La transition énergétique constitue un changement structurel important dans l’approvisionnement et la consommation d’énergie. La révolution industrielle a ainsi marqué le passage du bois de chauffage au charbon ; le déploiement des véhicules de tourisme au XXe siècle a, lui, entraîné une utilisation accrue du pétrole et du charbon. La transition actuelle marque, elle, le passage d’une économie fondée sur les combustibles fossiles aux énergies renouvelables.
La transition énergétique est une opportunité d’investissement émergente
La question de la sécurité énergétique a fortement stimulé la transition énergétique et nous avons maintenant atteint un point d’inflexion. Ces dernières décennies, sous l’impulsion de l’Union européenne (UE), de la Chine et des États-Unis, la part des énergies renouvelables a très fortement progressé dans le mix énergétique mondial : comme ce fut le cas lors de la révolution industrielle et de l’adoption des voitures particulières, le changement est radical (graph. 2).
Les transitions énergétiques sont généralement rapides lorsqu’elles s’accompagnent de mesures incitatives et de percées technologiques appropriées, ce qui est actuellement le cas. Pourquoi ? Les technologies à faible émission de carbone se développent rapidement et leurs coûts ont considérablement baissé ces dix dernières années. Loi sur la réduction de l’inflation (IRA) et engagements en faveur des technologies propres aux États-Unis ; adoption accélérée des véhicules électriques (VE) et nouveau plan quinquennal ambitieux sur les énergies renouvelables en Chine ; plan industriel du pacte vert au sein de l’UE : les incitations publiques sont gigantesques. Tous pris l’année dernière, ces engagements politiques soutiennent fortement la décarbonation et les objectifs de l’Accord de Paris.
Se positionner en faveur de la transition énergétique
Le positionnement en faveur de la transition énergétique devrait reposer sur trois grands piliers : horizon temporel des investisseurs, axe régional et thématiques.

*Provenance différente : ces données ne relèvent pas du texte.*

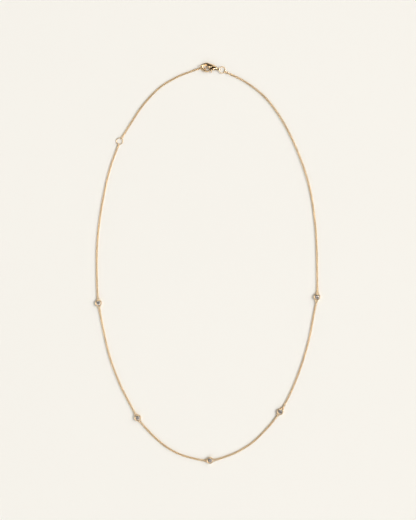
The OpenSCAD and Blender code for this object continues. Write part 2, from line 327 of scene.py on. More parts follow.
# %% [markdown]
# Diamond bends light more than anything else in the picture: its index is 2.42, against 1.5 for window glass. That
# number sends most of the light that enters the top back out of it, broken into bright and black facets. A painted
# pattern could copy the picture's facets for one view only. Real refraction through a real cut does it in all views.

# %% Diamond
DIAMOND_INDEX = 2.42
DIAMOND_TINTS = ((0.95, 0.865, 0.805), (0.89, 0.8, 0.74))
CLOUD = 0.8 * MM


def make_diamond():
    """Clear, slightly warm stone. Its transmission and index are plain values."""
    material = bpy.data.materials.new("diamond")
    material.use_nodes = True
    tree = material.node_tree
    shader = tree.nodes["Principled BSDF"]
    shader.inputs["Roughness"].default_value = 0.0
    shader.inputs["IOR"].default_value = DIAMOND_INDEX
    shader.inputs["Transmission Weight"].default_value = 1.0
    place = add_node(tree, "ShaderNodeTexCoord").outputs["Object"]
    cloud = noise(tree, 1 / CLOUD, 2, 0.5, place)
    tint = add_node(tree, "ShaderNodeMix", data_type="RGBA")
    for name, colour in zip("AB", DIAMOND_TINTS):
        tint.inputs[name].default_value = (*colour, 1)
    tree.links.new(cloud, tint.inputs["Factor"])
    tree.links.new(tint.outputs["Result"], shader.inputs["Base Color"])
    return material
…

Le facteur temps est important. L’Agence internationale de l’énergie (AIE) estime que la transition énergétique se déroulera plus rapidement que prévu. Ses prévisions misent sur un degré élevé d’adoption des technologies et constituent un argument d’investissement privilégiant les entreprises de technologie climatique. À titre d’exemple, toutes les promesses de « zéro émission nette d’ici à 2050 » reposent sur des technologies de captage et de stockage du carbone (CSC), de sorte que les investissements dans ce secteur pourraient générer des rendements de sortie élevés. Pour les investisseurs souhaitant protéger leurs actifs, la couverture de l’exposition aux combustibles fossiles et la protection contre l’échouage des actifs du fait de la transition vers une économie à faibles émissions de carbone seraient toutefois plus appropriées. Les entreprises en retard sur le plan climatique (opérant dans des secteurs à forte intensité de CO2 mais ayant pris des engagements fermes de réduction de leurs émissions ou développant des solutions climatiques) pourraient, en outre, convenir à ceux qui souhaitent miser sur des entreprises bien établies et contribuant à la transition énergétique.
Et si tout cela était trop peu, et trop tard ?

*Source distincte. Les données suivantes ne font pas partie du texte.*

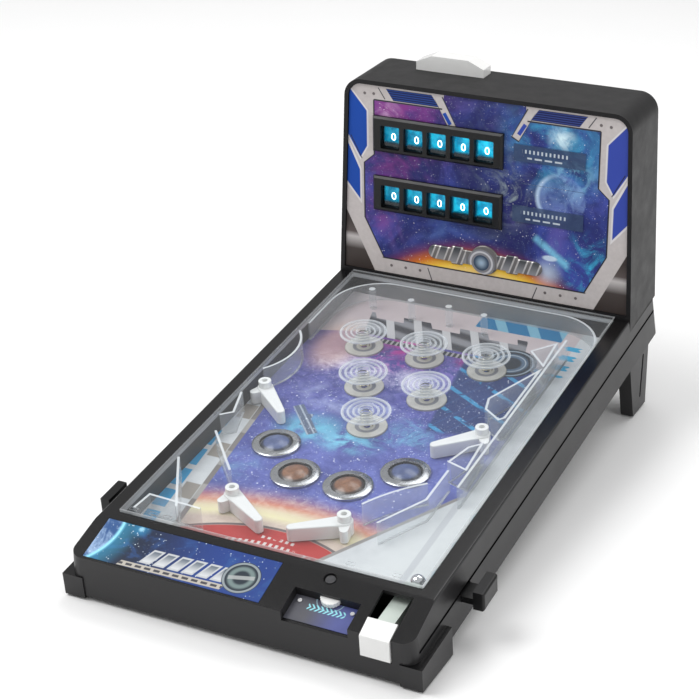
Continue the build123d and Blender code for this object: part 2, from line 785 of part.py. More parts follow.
with BuildPart() as dial_plate:
    block(apron, (dial_left + fit_gap, 1.0, -dial_deep), (dial_right - fit_gap, dial_back - fit_gap, 0.5 - dial_deep))

with BuildPart() as counter_wheel:
    with BuildSketch(apron.offset(wheel_low)):
        with Locations(wheel_at):
            Circle(wheel_radius)
            Circle(wheel_pin, mode=Mode.SUBTRACT)
    extrude(amount=wheel_thick)
    with BuildSketch(apron.offset(wheel_low - 1)):
        with Locations(wheel_at):
            with PolarLocations(wheel_radius, 22):
                Circle(0.45)
    extrude(amount=wheel_thick + 2, mode=Mode.SUBTRACT)

# ---------------------------------------------------------------- score head
def head_outline(inset, foot):
    """The head's front outline, drawn on the current sketch plane."""
    low = foot
    high = head_height - inset
    slant = (head_half_bottom - head_half_top) / head_height
    bottom = head_half_bottom - slant * low - inset
    top = head_half_bottom - slant * high - inset
    with BuildLine() as outline:
        FilletPolyline((0, low), (-bottom, low), (-top, high), (0, high),
                       radius=[0.8, max(head_corner - inset, 1)])
        mirror(about=Plane.YZ)
    make_face(outline.edges())


panel_front = -panel_recess
panel_back = panel_front - panel_thick
axle_depth = -panel_back + reel_gap + reel_radius
rib_left = reel_first - reel_width / 2 - 4
rib_right = reel_first + (reel_count - 1) * reel_pitch + reel_width / 2 + 4
bar_back = head_depth - bar_from_back
bar_front = bar_back - bar_depth
shelf_top = head_height - bar_inside - reset_spring_length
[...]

Les critiques estiment que les mesures prises ne suffiront pas à réduire les émissions et que les combustibles fossiles sont encore fortement demandés. La production de pétrole, de gaz naturel et de charbon a ainsi augmenté de 4 % en 2022, et il faudrait une baisse de 814 milliards USD des investissements dans les combustibles fossiles entre 2022 et 2050 pour s’aligner sur l’Accord de Paris. Selon l’AIE, pour parvenir à zéro émission nette d’ici 2050, le pétrole, le gaz naturel et le charbon devraient diminuer de plus de 20 % d’ici 2030. Les prochaines élections présidentielles US risquent en outre de bouleverser le programme de transition énergétique, car la victoire d’un républicain freinerait presque immanquablement la transition énergétique. Cela étant, nous estimons que des thématiques régionales persisteront. C’est le cas pour les véhicules électriques. En Chine la part des VE a ainsi fortement progressé sur tous les segments depuis 2020. Au sein de l’UE, 65 % des voitures vendues devraient être électriques d’ici 2030, estime le World Energy Outlook 2023 de l’AIE, en citant le scénario des « Politiques annoncées » qui envisage une forte adoption des véhicules électriques et l’expansion de l’infrastructure de recharge (graph. 3).
La route à suivre
La transition énergétique pose des défis complexes et passionnants. Pour s’y retrouver, les investisseurs doivent se fixer un horizon temporel et se doter des bons outils. Ces outils – incitations publiques et percées technologiques – sont robustes, et la mutation à l’œuvre et importante. C’est l’agenda politique qui définit la carte. Les investisseurs sont maîtres de leurs décisions, mais c’est maintenant qu’ils doivent agir s’ils veulent tenir leurs objectifs d’investissement. Si aucun investissement n’est idéal, l’histoire montre néanmoins que les périodes difficiles et incertaines font surgir de nouvelles opportunités : la transition énergétique en est une qu’il faut saisir.